··· DATA FOR PROCESSING ···

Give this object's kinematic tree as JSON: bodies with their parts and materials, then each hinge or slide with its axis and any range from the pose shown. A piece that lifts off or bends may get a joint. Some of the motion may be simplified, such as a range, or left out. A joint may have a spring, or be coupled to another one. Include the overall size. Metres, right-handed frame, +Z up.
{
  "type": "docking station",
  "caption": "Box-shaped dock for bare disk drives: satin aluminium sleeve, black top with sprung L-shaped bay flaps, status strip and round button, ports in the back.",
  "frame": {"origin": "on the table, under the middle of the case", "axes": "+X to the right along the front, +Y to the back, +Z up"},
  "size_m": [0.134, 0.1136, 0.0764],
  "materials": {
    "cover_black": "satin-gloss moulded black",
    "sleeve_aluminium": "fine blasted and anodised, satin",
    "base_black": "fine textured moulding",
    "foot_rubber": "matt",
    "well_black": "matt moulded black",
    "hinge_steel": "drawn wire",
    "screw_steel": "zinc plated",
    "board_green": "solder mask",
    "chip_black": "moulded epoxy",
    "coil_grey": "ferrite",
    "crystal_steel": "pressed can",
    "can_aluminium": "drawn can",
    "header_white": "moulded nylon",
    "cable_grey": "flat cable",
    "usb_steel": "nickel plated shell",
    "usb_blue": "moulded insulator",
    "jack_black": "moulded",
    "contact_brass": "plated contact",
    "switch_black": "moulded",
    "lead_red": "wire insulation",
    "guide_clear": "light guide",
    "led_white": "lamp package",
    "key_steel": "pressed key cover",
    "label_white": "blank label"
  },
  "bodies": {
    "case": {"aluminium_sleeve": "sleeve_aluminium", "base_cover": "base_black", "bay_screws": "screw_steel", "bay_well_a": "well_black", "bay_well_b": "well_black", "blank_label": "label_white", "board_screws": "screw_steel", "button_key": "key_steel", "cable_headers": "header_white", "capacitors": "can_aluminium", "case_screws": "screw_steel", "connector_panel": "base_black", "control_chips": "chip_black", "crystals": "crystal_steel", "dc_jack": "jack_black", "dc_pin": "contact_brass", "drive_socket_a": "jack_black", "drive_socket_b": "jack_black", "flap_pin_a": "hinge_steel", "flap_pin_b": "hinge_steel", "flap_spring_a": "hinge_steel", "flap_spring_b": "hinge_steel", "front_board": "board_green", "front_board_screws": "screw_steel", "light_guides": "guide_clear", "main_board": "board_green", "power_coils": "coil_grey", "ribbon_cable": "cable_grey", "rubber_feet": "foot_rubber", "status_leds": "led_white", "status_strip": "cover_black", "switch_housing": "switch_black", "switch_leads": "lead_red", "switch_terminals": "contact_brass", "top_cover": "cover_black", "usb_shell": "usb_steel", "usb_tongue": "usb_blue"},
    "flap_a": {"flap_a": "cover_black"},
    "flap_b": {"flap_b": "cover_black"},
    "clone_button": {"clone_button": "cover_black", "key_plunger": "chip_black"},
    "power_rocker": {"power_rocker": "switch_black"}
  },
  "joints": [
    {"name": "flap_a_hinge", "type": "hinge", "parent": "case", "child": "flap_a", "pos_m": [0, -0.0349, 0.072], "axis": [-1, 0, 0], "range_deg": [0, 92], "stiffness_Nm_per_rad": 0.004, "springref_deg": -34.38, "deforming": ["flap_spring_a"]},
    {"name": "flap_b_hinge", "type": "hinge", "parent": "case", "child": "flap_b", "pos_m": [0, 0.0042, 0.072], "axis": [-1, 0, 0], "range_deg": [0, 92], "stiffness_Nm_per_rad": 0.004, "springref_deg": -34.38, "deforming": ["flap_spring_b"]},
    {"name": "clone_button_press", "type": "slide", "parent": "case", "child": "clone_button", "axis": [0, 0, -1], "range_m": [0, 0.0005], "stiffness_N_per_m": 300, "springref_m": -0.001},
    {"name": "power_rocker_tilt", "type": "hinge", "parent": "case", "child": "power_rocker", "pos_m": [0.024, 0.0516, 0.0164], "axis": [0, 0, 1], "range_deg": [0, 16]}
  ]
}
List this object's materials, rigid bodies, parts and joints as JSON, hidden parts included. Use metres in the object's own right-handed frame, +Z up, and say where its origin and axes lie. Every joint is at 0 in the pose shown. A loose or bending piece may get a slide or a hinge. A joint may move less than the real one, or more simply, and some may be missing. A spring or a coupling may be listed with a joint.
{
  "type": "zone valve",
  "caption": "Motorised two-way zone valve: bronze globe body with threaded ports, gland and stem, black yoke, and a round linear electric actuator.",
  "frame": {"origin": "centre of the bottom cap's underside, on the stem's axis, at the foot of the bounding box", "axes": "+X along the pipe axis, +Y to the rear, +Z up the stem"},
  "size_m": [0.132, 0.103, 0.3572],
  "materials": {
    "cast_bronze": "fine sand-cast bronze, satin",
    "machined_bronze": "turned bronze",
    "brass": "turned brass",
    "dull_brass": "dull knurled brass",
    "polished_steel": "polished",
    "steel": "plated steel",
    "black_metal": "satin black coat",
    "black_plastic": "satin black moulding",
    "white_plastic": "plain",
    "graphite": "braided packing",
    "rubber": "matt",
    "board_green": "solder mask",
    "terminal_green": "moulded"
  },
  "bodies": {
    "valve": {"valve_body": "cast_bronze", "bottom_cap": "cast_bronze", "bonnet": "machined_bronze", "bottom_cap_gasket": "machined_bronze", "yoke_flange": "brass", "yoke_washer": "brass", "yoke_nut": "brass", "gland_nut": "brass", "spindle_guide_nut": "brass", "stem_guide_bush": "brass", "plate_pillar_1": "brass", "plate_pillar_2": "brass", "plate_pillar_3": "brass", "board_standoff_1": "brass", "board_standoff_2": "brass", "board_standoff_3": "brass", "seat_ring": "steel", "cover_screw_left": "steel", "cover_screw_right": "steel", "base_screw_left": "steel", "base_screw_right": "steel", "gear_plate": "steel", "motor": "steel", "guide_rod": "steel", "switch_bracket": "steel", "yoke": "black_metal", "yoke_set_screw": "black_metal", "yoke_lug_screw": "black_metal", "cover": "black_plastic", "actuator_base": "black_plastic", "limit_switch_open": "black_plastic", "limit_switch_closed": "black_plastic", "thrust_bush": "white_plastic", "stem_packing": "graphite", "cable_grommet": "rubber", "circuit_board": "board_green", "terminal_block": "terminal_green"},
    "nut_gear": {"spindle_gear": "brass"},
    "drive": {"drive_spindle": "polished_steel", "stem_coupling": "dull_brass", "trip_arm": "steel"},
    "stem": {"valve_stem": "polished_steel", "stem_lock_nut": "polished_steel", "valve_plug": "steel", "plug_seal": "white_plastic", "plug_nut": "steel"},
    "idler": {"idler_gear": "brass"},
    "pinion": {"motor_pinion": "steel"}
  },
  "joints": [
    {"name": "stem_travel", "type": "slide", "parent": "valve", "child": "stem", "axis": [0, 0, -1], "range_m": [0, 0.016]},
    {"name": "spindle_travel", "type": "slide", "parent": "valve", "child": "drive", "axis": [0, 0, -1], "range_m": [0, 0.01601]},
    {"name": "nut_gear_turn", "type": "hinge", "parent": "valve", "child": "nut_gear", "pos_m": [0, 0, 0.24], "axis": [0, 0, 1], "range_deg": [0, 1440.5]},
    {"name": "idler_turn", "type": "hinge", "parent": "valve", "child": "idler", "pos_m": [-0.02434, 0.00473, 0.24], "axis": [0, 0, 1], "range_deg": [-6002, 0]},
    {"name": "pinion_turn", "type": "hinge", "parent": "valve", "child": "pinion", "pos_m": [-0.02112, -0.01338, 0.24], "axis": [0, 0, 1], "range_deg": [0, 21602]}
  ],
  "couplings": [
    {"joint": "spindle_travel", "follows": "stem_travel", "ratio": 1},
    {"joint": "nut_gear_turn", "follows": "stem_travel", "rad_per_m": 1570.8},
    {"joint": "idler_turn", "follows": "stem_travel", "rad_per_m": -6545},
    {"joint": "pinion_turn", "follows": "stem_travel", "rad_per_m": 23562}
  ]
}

···
··· DATA FOR PROCESSING ···

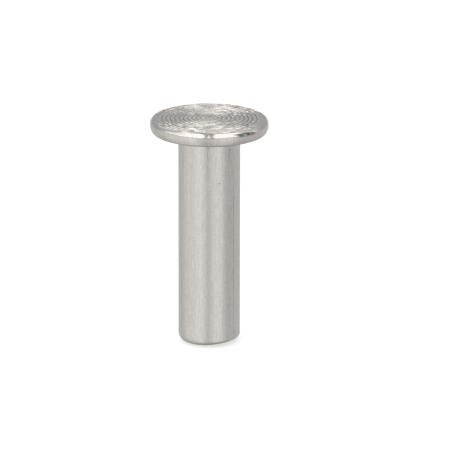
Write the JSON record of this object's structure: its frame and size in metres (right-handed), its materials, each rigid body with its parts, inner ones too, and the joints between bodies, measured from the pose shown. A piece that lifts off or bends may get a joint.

···

### [GOAL]
Above are the records. Identify each line that contains the word "lifts".

### [EXERCISE ANSWER]
Give this object's kinematic tree as JSON: bodies with their parts and materials, then each hinge or slide with its axis and any range from the pose shown. A piece that lifts off or bends may get a joint. Some of the motion may be simplified, such as a range, or left out. A joint may have a spring, or be coupled to another one. Include the overall size. Metres, right-handed frame, +Z up.
Write the JSON record of this object's structure: its frame and size in metres (right-handed), its materials, each rigid body with its parts, inner ones too, and the joints between bodies, measured from the pose shown. A piece that lifts off or bends may get a joint.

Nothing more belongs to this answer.